Since the B. C. government is already set on introducing policy changes to increase market competition and introduce logging rights reform, those could also form the basis for a “progressive” solution to the trade dispute, said Brink.

“British Columbia has shown courage, in my opinion, to introduce changes to forest policy, not for the sake of satisfying the Americans, but which are simply the right way to go,” said Brink.  “This will change the B.C. industry dramatically for the better.”

The proposed B.C. changes are meant, in part, to increase the ease of flow of timber and wood, which could benefit Brink Forest Products as a secondary lumber remanufacturer.

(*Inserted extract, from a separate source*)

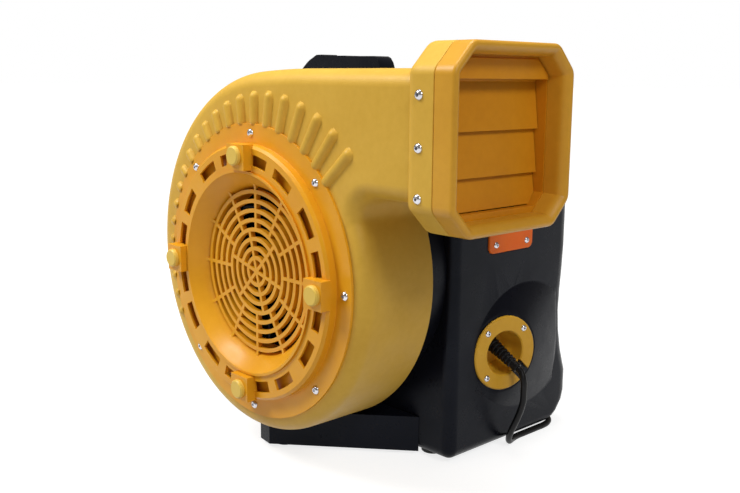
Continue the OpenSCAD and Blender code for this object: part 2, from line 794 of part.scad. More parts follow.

However, Brink believes a split between Eastern Canadian and B.C. lumber producers could prevent a softwood deal.  Eastern Canadian producers have been much less receptive to the American’s call for provinces to put more timber up for public auction to create market-based pricing.  Eastern Canadian producers are also more strongly pushing for a continuation of the legal fight.

It may mean that B.C., which accounts for half of Canada’s $10 billion in lumber exports to the U.S., may have to strike its own deal, said Brink, who said it is often hard to know exactly what is happening on the ground in negotiations.  The Northern Interior, Canada’s largest lumber producing region, account for $2 billion of that trade.

As many as 200 Canadian lumber executives, their lobbyists and lawyers have been meeting with their American counterparts for the past six days.

International Trade Minister Pierre Pettigrew also completed day two of his meetings with the U.S. administration in Washingtion, D.C.

It’s the first serious discussions since talks broke down last March.

Laurie Cater, publisher of Madison’s Canadian Lumber Reporter, said he’s not optimistic for a quick end to the dispute.  Even if a deal could be worked out tying provincial forest policy change to duty-free access the U.S., it wouldn’t halt the flow of lumber from Canada to the U.S., which is ultimately what the U.S. lumber industry wants, he said.  In the Interior, companies like Canfor, Slocan, and West Fraser Timber have been working hard to reduce their costs and become more competitive.

“If there was to be duty-free access into the U.S., these companies would not be shipping less lumber,” noted Cater, who talks weekly to lumber buyers on both sides of the border.

B.C. forest industry consultant Les Reed said he still believes B.C.’s best bet is to fight the tariffs at the WTO and under NAFTA.

“We should just hang in there having gone this far and survived,” he said.